Boys get a string of beads at the age of one along with their first haircut. They keep these beads all their lives.

Girls also get a string of beads at this age, but not the haircut. And, these are only the first beads they receive. Throughout their lives they add to the collection. Some they buy. Their husband gives them some when they marry. And they inherit their mother's beads, because makes sure that they were given out equally to all her daughters.

By the time a woman is an older lady, she might wear as many as three and a half pounds (1.6 kilos) of beads all the time. Heavy, true, but she is proud to wear them, because they show the world who she is, who her family is and what village she comes from.

Most of the beads are plain white. A few green and blue beads from Europe 100 years old are added for decoration, but the best ones were made in China 200 years or more ago.

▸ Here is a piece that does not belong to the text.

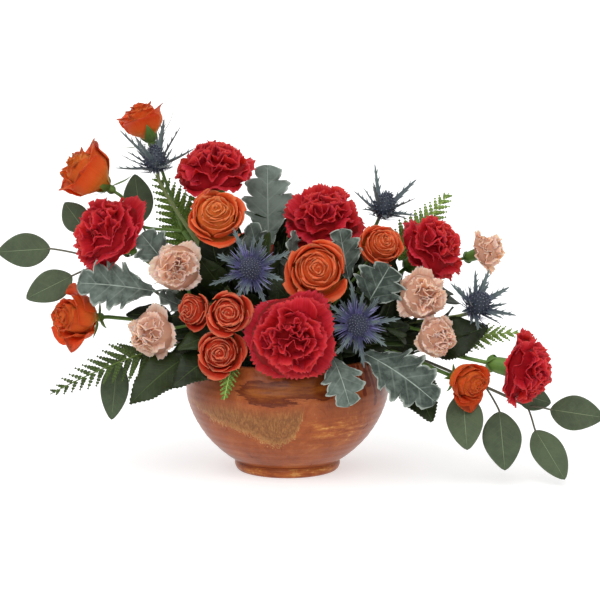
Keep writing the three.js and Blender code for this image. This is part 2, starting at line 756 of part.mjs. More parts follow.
const petals = [
  ...roses.map((b) => ({
    name: b.name, look: b.layers === 2 ? COLOURS.sprayRose : COLOURS.rose, solid: roseBloom(b), b,
  })),
  ...carnations.map((b) => ({ name: b.name, look: COLOURS.carnation, solid: carnationBloom(b), b })),
  ...minis.map((b) => ({ name: b.name, look: COLOURS.miniCarnation, solid: carnationBloom(b), b })),
].map(({ name, look, solid, b }) => ({ name, look, solid: solid.transform(b.matrix) }));

const pieces = [
  { name: 'bowl', look: COLOURS.bowl, solid: bowl() },
  {
    name: 'floral_foam', look: COLOURS.foam,
    solid: foam().subtract(unite(inFoam.map((p) => p.hole))),
  },
  ...inFoam,
  ...petals,
];

const centrepiece = new THREE.Group();
for (const { name, look, solid } of pieces) {
  const mesh = new THREE.Mesh(toGeometry(solid.simplify(SLIVER)), new THREE.MeshStandardMaterial(look));
  mesh.name = name;
  centrepiece.add(mesh);
}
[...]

How did 200 year old beads get from China to these small, isolated Mexican villages? Under the Spanish, a big Spanish ship called a Galleon was loaded with silver from Mexico and Bolivia at Acapulco, Mexico. It would cross the Pacific Ocean (a fairly easy ride) to the Philippines, which Spain also controlled. There, merchants came from all over Asia (India, Japan, Thailand, Korea, and especially China) to trade for the silver. All the goods of Asia then went back to Mexico. The crossing back was usually worse than the one out.

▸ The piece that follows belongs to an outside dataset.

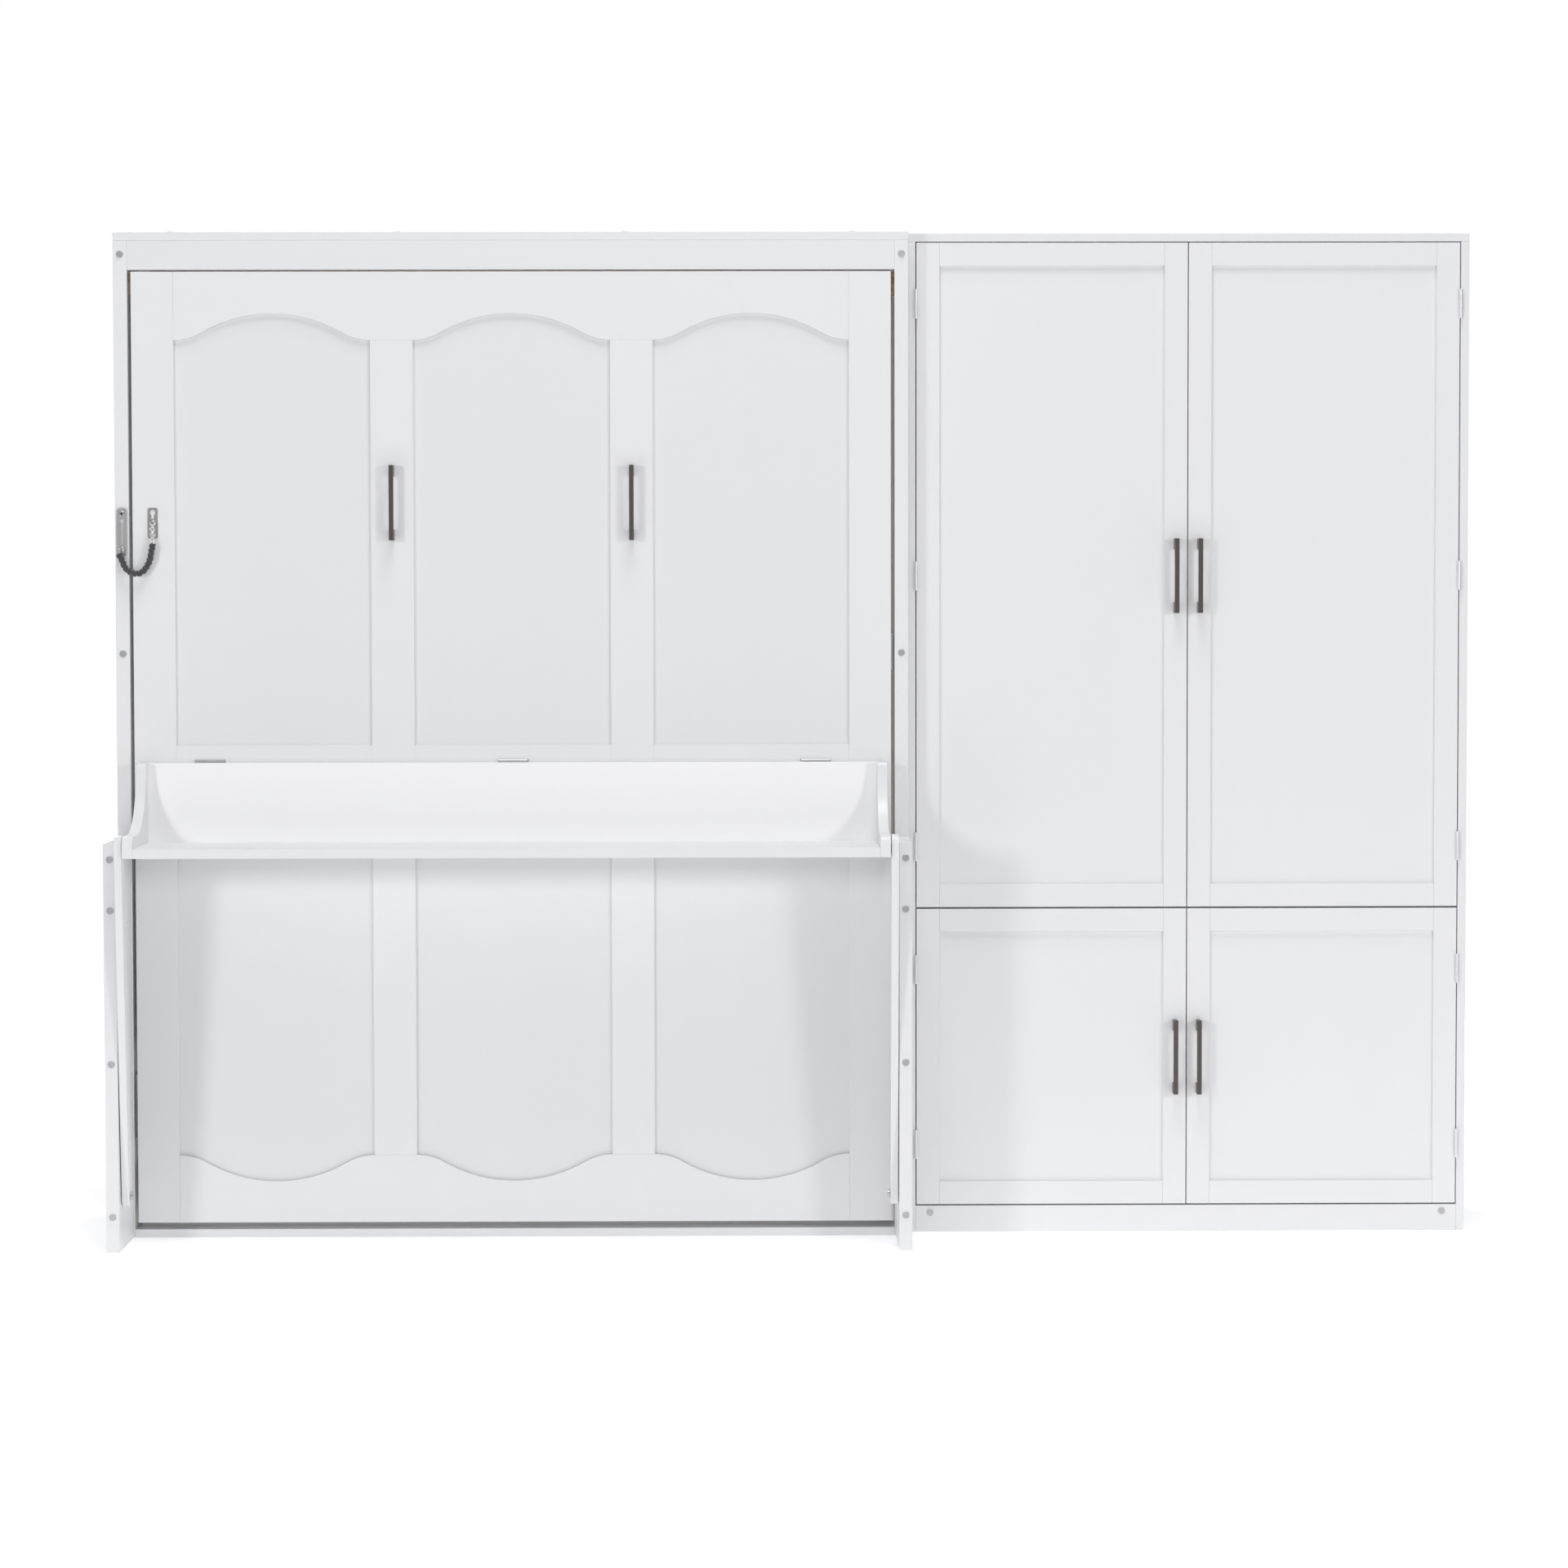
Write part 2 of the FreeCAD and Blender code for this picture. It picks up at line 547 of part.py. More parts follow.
def fixed_pivots(sign):
    """Cabinet side: a bed pivot plate with its pin, the arm's foot bolt and the strut's top bracket."""
    face = size.post_thickness
    low, high = span(sign, face, face + size.plate_thickness)
    plate = slab((low, bed_axis.y - 40, bed_axis.z - 70), (high - low, 80, 140))
    pivot = plate.fuse(along(sign, bed_axis, face, rail_face - 6, size.pivot_radius)).removeSplitter()
    top_plate = slab((low, strut_top.y - 20, strut_top.z - 30), (high - low, 40, 60))
    top_pin = along(sign, strut_top, face, size.strut_x + 6, 4)
    bolt = pivot_bolt(sign, arm_foot, size.leg_thickness, arm_end + 0.5, 5)
    return [pivot, top_plate.fuse(top_pin).removeSplitter(), bolt]


shaped("pivot_plates", fixed_pivots(-1) + fixed_pivots(1))


def hub(sign):
    """Bed side: a hub plate with a bored boss, and the stud that faces the strut's foot."""
    low, high = span(sign, rail_face - size.plate_thickness, rail_face)
    plate = slab((low, bed_axis.y - 36, bed_axis.z - 150), (high - low, 130, 210))
    boss = along(sign, bed_axis, rail_face - 22, rail_face, size.hub_radius)
    stud = along(sign, strut_foot, size.strut_x + 6.5, rail_face, 6)
    bore = along(sign, bed_axis, rail_face - 40, rail_face, size.pivot_radius + size.fit_gap)
    return plate.fuse(boss).fuse(stud).cut(bore).removeSplitter()


shaped("pivot_hubs", [hub(-1), hub(1)])


def strut(tag, sign):
    """A gas strut: the cylinder hangs from the cabinet, the rod reaches the bed frame."""
    middle = left + size.strut_x if sign < 0 else bed_right - size.strut_x
    top = Vector(middle, strut_top.y, strut_top.z)
    foot = Vector(middle, strut_foot.y, strut_foot.z)
    way = (foot - top).normalize()
    barrel = round_bar(top + way * 14, top + way * size.cylinder_length, size.strut_radius)
    eye = along(sign, strut_top, size.strut_x - 5, size.strut_x + 5, 9)
    pin_hole = along(sign, strut_top, 0, 90, 4 + size.fit_gap)
    neck = round_bar(top + way * 7, top + way * 16, 6)
    bore = round_bar(top + way * 24, top + way * (size.cylinder_length + 1), size.strut_rod_radius + size.fit_gap)
    shaped(f"{tag}_strut_cylinder", [barrel.fuse(neck).fuse(eye).cut(pin_hole).cut(bore).removeSplitter()])
    rod_bar = round_bar(foot - way * size.rod_length, foot - way * 6, size.strut_rod_radius)
    end = along(sign, strut_foot, size.strut_x - 6, size.strut_x + 6, 10)
    shaped(f"{tag}_strut_rod", [rod_bar.fuse(end).removeSplitter()])


sides(strut)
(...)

Back in Acapulco, the goods were unloaded and taken up steep mountains to Mexico City on the "China Road." In Mexico City they were sorted. The best things, like precious stones, porcelain and silk, would be carried across Mexico to Veracruz. That ship would rendezvous with ships coming from Venezuela and Columbia at Cuba. They sailed back to Seville, Spain, together for protection against pirates and countries at war with Spain.

The cheap things, like glass beads, stayed in Mexico. Exactly how the white Chinese beads got to these villages, I cannot tell. Nor can I tell why the people began to love them. All I can say is that for at least ten generations these beads have been protected and cared for. And it has been a long time that one-year old boys and girls were linked to the old history that connects them to China.